======== Recorded data

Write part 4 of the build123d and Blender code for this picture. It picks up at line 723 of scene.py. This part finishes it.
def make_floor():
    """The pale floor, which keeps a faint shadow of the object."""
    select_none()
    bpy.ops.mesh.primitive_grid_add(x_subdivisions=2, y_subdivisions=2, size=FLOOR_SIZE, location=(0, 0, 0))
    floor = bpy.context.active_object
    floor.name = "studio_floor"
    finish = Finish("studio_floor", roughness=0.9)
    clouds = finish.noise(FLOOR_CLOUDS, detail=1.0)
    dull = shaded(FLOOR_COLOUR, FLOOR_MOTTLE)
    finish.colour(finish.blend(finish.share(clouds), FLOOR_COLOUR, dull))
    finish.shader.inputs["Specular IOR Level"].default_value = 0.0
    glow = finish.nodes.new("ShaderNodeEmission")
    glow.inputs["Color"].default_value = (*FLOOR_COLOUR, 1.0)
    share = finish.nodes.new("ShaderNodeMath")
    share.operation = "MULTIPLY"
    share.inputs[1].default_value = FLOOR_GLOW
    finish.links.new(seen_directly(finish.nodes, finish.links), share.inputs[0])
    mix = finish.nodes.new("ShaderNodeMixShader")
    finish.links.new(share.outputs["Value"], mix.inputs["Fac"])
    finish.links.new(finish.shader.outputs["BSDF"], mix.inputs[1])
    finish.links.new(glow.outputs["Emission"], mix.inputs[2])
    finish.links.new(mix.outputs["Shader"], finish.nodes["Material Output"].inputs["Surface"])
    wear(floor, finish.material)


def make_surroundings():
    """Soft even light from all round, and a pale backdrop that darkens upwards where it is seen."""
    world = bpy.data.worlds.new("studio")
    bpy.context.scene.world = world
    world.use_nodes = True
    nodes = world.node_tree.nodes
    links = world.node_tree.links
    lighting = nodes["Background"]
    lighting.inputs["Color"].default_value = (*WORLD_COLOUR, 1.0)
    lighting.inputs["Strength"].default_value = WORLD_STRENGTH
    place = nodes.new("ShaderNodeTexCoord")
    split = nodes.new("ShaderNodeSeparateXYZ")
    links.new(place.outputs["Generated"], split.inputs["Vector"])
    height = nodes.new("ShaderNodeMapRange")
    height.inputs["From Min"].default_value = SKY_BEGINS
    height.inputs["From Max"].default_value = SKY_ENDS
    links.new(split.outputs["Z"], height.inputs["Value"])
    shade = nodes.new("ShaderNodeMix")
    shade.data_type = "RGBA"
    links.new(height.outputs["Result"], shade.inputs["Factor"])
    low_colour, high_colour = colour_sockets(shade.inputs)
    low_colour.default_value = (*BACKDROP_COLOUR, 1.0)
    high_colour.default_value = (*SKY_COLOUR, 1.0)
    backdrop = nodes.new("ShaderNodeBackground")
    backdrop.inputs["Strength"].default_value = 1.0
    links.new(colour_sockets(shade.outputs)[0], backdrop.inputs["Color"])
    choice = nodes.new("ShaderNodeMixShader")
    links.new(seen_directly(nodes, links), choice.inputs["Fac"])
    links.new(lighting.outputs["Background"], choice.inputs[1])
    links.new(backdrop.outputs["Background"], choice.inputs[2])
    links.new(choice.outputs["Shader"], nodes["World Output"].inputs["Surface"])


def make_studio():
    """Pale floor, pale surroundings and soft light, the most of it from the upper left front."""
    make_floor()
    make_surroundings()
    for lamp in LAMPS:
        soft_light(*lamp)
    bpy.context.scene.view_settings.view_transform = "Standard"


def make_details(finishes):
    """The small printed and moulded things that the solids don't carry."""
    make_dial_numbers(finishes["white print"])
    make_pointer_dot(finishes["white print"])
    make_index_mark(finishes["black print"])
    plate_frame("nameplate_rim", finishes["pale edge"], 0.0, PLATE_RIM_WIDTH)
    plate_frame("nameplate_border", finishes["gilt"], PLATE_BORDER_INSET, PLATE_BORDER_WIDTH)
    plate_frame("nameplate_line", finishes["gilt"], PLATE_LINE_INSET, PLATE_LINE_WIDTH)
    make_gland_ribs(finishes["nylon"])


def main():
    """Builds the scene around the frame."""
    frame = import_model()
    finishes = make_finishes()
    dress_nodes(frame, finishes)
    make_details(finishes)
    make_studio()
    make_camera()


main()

================
======== Recorded data

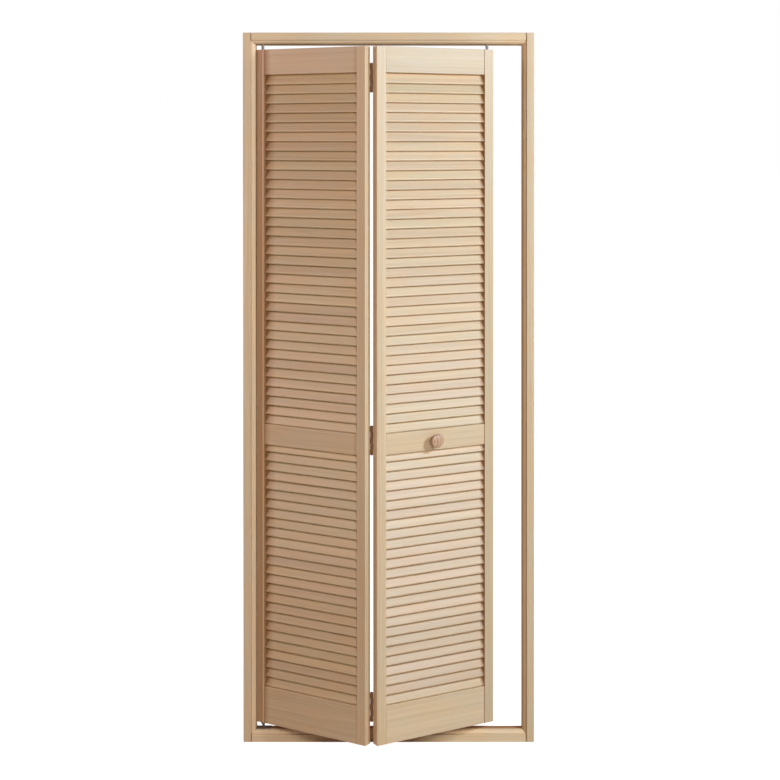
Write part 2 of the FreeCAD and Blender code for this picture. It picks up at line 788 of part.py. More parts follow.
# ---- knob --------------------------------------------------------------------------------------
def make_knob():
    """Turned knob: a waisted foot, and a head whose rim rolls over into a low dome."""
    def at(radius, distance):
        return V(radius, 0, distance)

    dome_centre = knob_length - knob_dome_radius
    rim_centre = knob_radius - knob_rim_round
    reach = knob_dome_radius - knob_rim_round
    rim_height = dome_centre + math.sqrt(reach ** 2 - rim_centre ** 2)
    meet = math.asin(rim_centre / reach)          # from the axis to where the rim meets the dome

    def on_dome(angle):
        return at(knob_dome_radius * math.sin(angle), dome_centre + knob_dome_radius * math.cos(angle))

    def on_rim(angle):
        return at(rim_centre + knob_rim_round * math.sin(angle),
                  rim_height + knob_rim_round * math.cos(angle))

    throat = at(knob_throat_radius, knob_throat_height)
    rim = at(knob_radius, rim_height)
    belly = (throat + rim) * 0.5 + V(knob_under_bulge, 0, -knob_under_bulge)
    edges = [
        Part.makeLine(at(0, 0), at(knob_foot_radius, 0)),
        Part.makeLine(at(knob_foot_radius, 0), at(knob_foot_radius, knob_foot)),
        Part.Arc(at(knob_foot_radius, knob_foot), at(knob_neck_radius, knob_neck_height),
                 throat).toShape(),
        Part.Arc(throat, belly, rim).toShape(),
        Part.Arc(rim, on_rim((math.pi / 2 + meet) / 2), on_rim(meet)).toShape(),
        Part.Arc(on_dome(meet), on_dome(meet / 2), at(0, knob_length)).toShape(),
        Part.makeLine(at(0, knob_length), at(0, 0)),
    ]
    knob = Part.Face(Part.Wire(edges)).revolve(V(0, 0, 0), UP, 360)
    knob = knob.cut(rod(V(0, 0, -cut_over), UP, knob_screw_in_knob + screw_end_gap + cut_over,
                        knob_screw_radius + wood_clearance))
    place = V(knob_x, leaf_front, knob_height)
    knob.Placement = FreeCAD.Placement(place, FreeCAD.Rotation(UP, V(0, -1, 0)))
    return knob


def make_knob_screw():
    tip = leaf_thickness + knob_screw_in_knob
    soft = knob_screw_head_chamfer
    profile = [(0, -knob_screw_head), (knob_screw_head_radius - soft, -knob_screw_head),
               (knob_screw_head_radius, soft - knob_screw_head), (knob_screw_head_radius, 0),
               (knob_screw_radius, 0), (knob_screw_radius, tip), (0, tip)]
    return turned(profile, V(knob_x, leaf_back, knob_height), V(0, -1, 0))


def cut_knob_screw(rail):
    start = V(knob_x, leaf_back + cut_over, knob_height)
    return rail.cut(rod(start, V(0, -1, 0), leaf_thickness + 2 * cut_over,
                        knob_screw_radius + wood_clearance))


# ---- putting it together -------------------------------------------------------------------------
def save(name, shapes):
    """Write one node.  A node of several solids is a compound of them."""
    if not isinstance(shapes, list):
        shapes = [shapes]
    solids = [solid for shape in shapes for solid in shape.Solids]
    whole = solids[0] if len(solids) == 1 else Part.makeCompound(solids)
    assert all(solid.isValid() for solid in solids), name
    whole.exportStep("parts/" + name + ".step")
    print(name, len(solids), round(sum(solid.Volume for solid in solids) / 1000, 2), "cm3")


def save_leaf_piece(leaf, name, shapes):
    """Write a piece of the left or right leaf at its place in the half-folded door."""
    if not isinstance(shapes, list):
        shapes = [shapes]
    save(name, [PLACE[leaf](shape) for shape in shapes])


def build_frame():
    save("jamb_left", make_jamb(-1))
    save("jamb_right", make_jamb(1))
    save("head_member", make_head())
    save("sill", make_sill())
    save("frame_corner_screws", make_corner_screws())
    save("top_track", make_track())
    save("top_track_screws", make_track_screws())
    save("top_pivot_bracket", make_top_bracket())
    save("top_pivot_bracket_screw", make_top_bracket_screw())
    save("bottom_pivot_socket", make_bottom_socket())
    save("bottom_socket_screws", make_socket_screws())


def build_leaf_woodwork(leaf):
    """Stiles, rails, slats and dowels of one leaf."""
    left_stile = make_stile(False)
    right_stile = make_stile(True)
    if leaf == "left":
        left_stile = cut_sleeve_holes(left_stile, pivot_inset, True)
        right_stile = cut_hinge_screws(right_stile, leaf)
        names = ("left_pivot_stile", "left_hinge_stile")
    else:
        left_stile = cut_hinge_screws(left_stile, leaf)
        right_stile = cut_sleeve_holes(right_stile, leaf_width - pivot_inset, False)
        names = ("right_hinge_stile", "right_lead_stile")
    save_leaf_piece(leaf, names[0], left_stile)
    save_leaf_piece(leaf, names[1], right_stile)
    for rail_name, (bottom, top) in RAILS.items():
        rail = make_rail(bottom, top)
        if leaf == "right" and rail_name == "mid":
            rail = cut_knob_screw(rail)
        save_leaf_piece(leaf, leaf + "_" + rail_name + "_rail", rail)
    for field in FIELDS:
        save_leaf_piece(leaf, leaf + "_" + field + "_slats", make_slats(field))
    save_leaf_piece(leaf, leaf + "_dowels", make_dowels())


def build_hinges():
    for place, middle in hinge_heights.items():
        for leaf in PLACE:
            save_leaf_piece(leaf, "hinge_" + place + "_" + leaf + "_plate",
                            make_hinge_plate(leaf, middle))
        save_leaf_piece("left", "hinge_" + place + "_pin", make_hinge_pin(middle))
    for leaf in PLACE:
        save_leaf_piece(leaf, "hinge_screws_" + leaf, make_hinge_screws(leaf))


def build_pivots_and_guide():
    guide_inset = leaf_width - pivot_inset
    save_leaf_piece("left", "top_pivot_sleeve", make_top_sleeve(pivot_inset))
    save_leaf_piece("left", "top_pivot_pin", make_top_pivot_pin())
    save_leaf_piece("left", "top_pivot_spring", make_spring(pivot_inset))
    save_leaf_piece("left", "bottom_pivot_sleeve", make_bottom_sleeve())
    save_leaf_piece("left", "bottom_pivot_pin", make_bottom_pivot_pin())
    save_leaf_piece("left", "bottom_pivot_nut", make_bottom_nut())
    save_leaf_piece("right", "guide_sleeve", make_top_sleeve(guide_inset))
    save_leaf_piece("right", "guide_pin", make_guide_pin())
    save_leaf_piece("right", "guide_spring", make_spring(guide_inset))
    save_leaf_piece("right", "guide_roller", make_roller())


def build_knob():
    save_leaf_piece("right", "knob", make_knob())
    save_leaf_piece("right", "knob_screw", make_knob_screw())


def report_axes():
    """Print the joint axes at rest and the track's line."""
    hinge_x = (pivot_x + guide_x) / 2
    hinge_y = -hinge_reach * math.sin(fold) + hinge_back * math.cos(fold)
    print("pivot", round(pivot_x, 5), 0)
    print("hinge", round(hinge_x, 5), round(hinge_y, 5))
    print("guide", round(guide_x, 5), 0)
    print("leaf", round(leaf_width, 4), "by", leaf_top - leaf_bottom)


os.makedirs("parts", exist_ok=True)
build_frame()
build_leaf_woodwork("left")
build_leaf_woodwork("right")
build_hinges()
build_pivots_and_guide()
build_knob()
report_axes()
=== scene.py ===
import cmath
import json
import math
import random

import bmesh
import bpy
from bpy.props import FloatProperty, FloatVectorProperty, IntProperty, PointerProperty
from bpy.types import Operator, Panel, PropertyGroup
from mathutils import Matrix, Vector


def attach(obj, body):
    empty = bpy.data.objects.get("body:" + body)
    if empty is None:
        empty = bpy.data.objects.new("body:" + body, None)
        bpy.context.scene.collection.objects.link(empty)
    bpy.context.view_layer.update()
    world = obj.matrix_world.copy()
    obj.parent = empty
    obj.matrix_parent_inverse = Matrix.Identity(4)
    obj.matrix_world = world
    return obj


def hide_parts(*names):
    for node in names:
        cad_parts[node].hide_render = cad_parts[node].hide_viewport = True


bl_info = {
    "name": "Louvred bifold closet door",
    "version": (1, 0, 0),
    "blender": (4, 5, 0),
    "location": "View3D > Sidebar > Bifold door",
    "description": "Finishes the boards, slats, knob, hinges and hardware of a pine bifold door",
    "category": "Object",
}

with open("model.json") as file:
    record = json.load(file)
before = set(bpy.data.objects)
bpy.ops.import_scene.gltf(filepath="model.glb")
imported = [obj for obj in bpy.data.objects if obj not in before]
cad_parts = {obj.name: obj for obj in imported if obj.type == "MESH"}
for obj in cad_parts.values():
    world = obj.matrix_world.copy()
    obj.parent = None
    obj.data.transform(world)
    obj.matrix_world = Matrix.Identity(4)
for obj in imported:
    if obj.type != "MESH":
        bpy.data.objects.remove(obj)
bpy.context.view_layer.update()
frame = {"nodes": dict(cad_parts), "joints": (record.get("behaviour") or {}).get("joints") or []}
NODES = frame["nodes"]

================

**Set task**
Return exactly, and only, the lines from the one containing "round(pivot_x, 5), 0)" down to the one containing "cad_parts[node].hide_render = cad_parts[node].hide_viewport", with both of those lines included.

**Task answer**
    print("pivot", round(pivot_x, 5), 0)
    print("hinge", round(hinge_x, 5), round(hinge_y, 5))
    print("guide", round(guide_x, 5), 0)
    print("leaf", round(leaf_width, 4), "by", leaf_top - leaf_bottom)


os.makedirs("parts", exist_ok=True)
build_frame()
build_leaf_woodwork("left")
build_leaf_woodwork("right")
build_hinges()
build_pivots_and_guide()
build_knob()
report_axes()
=== scene.py ===
import cmath
import json
import math
import random

import bmesh
import bpy
from bpy.props import FloatProperty, FloatVectorProperty, IntProperty, PointerProperty
from bpy.types import Operator, Panel, PropertyGroup
from mathutils import Matrix, Vector


def attach(obj, body):
    empty = bpy.data.objects.get("body:" + body)
    if empty is None:
        empty = bpy.data.objects.new("body:" + body, None)
        bpy.context.scene.collection.objects.link(empty)
    bpy.context.view_layer.update()
    world = obj.matrix_world.copy()
    obj.parent = empty
    obj.matrix_parent_inverse = Matrix.Identity(4)
    obj.matrix_world = world
    return obj


def hide_parts(*names):
    for node in names:
        cad_parts[node].hide_render = cad_parts[node].hide_viewport = True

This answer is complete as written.